BDD is not test automation
  February 13, 2020

There have been a couple of articles published recently by Nikolay Advolodkin (SDTimes and SauceLabs) that use a straw man argument to critique Behaviour-Driven Development (BDD). BDD is not test automation -- it’s collaborative requirements analysis combined with test-driven development (TDD), which despite the name, isn’t testing either.

What is BDD?

TDD and BDD are techniques for designing and developing software. They produce tests as a by-product, but  they are not testing activities. This notion is lost on the large majority of people who claim to be doing BDD. If you write your tests after you’ve written the code you’re not doing BDD no matter what tool you’re using.

I think a better title for these articles would be “BDD is not Testing” or “Doing BDD badly is harmful” or something of that sort. When BDD is done well it doesn’t hurt test automation -- it improves it.

Seb Rose and Gáspár Nagy have popularised BDD as 3 practices - Discovery, Formulation and Automation.

  • Discovery - Create a shared understanding of the requirements through collaboration, typically achieved through a structured conversation centred on rules and examples
  • Formulation - Examples of system behaviour are documented using business terminology
  • Automation - The documentation is automated, creating living documentation that verifies the system’s behaviour

The problems arise when the wrong roles are made responsible for each practice (or practices are skiped entirely). What I often see is:

  • Discovery: Not practised at all
  • Formulation: PO/BA writes Gherkin before coding and/or tester writes Gherkin after the developers have implemented a feature
  • Automation: Testers automate the Gherkin scenarios after the developers have implemented a feature.

This is not BDD. Not by a long stretch. It’s just poor communication, slow feedback and traditional test automation.

This is BDD:

  • Discovery: Done collaboratively by a diverse group (3 amigos). PO/BA, Developer, Tester, UX, Ops.
  • Formulation: Done by the developers, optionally aided by testers/UX. The PO/BA approves it.
  • Automation: Done by the developers before implementation of production code. They are the only ones who can do it, because they use it to guide development.

Taking down the straw man

I’ll address the 4 points Nikolay makes in the SDTimes article:

  1. The wrong person takes control - This is often the case. It is, however, not a critique of BDD, but a critique of people misapply it.
  2. BDD tools create extra dependencies - BDD done well leads to highly decoupled code, making it easier to develop smaller parts in isolation. Again, this is a critique of not understanding how to apply BDD, not a critique of BDD itself.
  3. BDD tools struggle with parallelization - That is true, but with a highly decoupled system, the need for parallelisation is minimal. With a highly decoupled codebase, most I/O can be eliminated, obviating the need for parallelisation to speed up the test suite. I’ve talked about this.
  4. Tests become less readable, not more - Again, not a critique of BDD, but a critique of poorly written tests. BDD doesn’t tell you to write unreadable tests, but that’s what you end up with when they are written by testers who come from a UI test script mindset.

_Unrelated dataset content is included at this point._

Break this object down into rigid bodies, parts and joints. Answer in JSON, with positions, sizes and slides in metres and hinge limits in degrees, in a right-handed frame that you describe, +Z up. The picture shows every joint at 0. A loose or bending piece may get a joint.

BDD is difficult. It requires collaboration, which is difficult in siloed organisations. It requires developers who understand TDD and decoupling techniques, which requires training and experience. It requires testers who understand that test-after has nothing to do with BDD. The best way developers and testers can contribute to the BDD process is to get involved in requirements specification (Discovery) and resist the urge to write UI-centric, slow, unreadable Cucumber tests.


Nikolay is right that BDD is not about test automation. However, I disagree with him when he says that “BDD has proven to make [test automation] even more challenging.”

Any team that collaborates on discovery and formulation will gain the benefits of shared understanding and reduced rework. If they then use automation to guide development, they will receive the benefit of business-readable living documentation, which delivers value throughout the lifetime of the product.

And, crucially, the decoupled structure that results from working outside-in (which is essential for both TDD and BDD) can actually make test automation much less challenging, by delivering software that has testability built in.